[WHAT YOU NEED TO DO] Exactly the lines from the line with "Write the OpenSCAD" to the line with "are in millimetres." should be extracted, both included, with no other lines.
** START RECORDS FOR PROCESSING **
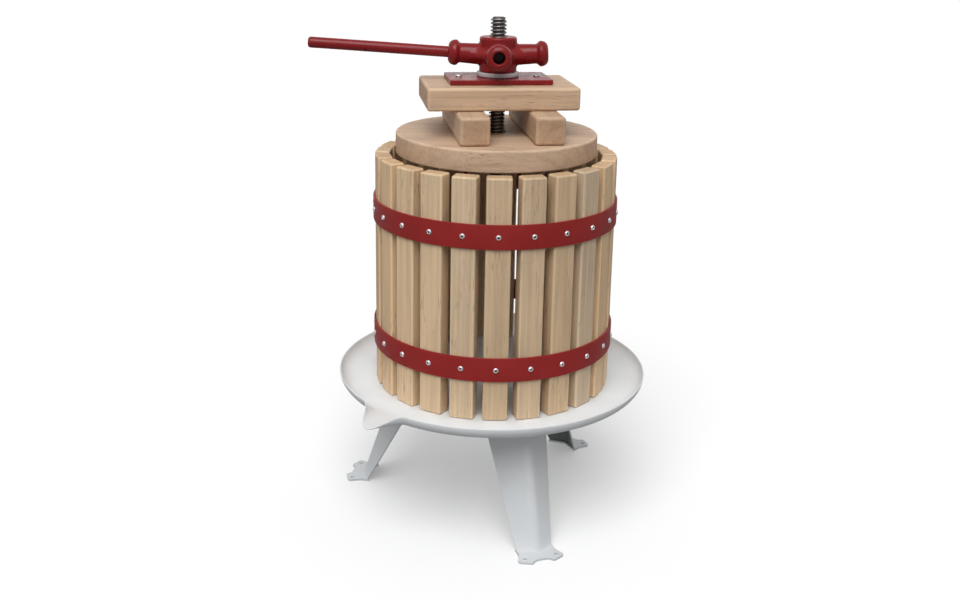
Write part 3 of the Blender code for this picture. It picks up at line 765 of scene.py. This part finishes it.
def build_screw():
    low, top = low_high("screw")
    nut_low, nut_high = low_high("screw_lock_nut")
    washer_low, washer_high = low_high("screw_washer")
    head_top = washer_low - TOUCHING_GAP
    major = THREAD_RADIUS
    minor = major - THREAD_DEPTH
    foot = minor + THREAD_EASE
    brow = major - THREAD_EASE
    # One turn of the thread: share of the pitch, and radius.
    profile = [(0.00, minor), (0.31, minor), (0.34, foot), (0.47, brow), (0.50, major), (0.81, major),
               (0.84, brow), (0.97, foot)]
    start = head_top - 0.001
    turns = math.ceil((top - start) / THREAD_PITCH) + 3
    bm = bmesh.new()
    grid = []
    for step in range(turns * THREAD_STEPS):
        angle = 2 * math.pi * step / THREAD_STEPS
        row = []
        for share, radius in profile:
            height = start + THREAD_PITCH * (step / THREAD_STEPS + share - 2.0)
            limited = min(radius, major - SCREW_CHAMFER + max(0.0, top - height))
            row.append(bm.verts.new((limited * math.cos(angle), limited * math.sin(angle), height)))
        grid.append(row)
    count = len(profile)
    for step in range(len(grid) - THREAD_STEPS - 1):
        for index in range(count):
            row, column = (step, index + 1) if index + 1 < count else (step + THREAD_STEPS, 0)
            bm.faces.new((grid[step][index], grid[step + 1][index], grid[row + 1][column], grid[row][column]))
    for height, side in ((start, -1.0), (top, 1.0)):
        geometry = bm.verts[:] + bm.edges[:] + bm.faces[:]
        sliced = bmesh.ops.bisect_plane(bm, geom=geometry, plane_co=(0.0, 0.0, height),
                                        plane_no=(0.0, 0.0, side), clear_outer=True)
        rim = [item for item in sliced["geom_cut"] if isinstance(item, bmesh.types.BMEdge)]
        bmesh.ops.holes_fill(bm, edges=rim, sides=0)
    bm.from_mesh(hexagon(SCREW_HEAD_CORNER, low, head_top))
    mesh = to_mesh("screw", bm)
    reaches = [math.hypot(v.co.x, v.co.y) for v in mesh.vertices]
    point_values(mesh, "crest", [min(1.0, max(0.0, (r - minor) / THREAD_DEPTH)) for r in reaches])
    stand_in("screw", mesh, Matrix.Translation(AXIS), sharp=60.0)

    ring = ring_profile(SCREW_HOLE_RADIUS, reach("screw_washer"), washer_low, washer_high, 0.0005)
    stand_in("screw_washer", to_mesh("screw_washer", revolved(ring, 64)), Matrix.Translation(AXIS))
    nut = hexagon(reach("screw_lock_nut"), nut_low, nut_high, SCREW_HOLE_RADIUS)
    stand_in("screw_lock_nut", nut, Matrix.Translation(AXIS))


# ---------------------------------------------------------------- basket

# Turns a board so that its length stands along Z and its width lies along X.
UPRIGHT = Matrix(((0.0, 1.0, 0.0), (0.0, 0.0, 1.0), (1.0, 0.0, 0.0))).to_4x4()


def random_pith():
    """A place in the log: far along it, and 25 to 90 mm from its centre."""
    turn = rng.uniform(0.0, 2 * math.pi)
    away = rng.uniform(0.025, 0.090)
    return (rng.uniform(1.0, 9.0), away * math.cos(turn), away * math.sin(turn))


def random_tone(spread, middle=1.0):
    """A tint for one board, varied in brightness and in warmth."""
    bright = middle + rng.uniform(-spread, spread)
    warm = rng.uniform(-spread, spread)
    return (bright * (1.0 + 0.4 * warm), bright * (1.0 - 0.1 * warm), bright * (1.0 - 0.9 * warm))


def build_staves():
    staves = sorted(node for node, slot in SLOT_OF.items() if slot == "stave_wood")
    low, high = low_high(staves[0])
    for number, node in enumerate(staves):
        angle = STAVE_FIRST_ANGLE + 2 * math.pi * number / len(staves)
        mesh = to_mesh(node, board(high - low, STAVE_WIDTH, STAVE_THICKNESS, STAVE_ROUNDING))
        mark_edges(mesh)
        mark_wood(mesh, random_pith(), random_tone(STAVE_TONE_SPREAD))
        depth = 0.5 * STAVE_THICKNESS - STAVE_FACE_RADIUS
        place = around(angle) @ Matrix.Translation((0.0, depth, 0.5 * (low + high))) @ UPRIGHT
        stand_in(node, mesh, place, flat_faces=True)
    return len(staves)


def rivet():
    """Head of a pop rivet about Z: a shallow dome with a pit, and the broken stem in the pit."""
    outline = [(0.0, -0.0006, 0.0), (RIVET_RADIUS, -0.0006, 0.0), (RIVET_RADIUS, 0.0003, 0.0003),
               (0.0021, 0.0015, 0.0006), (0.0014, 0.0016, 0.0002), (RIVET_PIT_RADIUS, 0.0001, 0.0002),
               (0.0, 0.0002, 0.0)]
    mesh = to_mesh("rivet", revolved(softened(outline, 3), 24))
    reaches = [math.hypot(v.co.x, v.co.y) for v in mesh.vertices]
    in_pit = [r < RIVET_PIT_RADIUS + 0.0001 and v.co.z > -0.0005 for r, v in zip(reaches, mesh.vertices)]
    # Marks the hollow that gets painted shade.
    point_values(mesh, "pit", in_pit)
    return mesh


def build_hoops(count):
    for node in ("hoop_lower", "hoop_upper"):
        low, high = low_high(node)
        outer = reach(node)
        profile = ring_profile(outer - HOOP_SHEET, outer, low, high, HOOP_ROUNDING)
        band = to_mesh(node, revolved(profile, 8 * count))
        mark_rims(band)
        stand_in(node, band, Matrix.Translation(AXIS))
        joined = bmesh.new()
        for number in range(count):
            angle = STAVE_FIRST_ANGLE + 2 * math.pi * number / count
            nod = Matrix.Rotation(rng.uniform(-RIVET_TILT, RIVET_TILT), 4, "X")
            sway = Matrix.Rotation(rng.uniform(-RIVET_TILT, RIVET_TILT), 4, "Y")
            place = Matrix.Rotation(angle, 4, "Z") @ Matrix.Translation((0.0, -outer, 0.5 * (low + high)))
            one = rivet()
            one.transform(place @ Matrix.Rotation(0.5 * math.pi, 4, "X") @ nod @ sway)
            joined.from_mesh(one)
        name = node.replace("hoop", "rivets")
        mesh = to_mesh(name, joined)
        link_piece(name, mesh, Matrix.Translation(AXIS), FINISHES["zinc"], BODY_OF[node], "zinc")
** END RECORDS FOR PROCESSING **
** START RECORDS FOR PROCESSING **
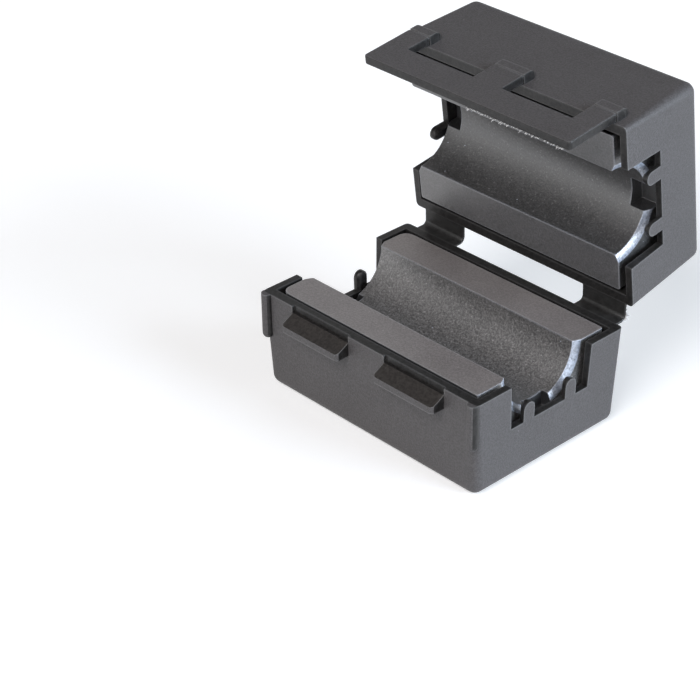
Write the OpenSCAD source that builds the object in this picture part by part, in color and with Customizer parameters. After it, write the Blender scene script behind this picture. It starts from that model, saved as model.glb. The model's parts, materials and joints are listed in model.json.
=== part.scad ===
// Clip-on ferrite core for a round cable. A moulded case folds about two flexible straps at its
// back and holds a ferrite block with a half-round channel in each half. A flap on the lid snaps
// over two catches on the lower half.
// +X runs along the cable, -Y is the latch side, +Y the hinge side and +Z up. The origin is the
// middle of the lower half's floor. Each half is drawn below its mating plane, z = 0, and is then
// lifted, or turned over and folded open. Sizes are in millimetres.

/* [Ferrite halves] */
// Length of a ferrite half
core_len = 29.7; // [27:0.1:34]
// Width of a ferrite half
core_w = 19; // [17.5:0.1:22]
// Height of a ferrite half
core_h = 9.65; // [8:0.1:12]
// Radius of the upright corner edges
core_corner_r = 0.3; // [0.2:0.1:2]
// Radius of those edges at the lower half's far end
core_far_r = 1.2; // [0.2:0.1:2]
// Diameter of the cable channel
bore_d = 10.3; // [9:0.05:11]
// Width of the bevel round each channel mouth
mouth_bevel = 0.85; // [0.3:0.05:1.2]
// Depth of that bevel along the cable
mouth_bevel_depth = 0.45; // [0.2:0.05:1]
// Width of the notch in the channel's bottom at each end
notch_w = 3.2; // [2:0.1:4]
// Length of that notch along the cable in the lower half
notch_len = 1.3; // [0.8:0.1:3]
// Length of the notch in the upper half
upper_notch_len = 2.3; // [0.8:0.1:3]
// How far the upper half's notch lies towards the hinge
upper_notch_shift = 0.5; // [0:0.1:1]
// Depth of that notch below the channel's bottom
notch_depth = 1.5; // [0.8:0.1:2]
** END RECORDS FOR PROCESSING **
[COMPLETE ANSWER]
Write the OpenSCAD source that builds the object in this picture part by part, in color and with Customizer parameters. After it, write the Blender scene script behind this picture. It starts from that model, saved as model.glb. The model's parts, materials and joints are listed in model.json.
=== part.scad ===
// Clip-on ferrite core for a round cable. A moulded case folds about two flexible straps at its
// back and holds a ferrite block with a half-round channel in each half. A flap on the lid snaps
// over two catches on the lower half.
// +X runs along the cable, -Y is the latch side, +Y the hinge side and +Z up. The origin is the
// middle of the lower half's floor. Each half is drawn below its mating plane, z = 0, and is then
// lifted, or turned over and folded open. Sizes are in millimetres.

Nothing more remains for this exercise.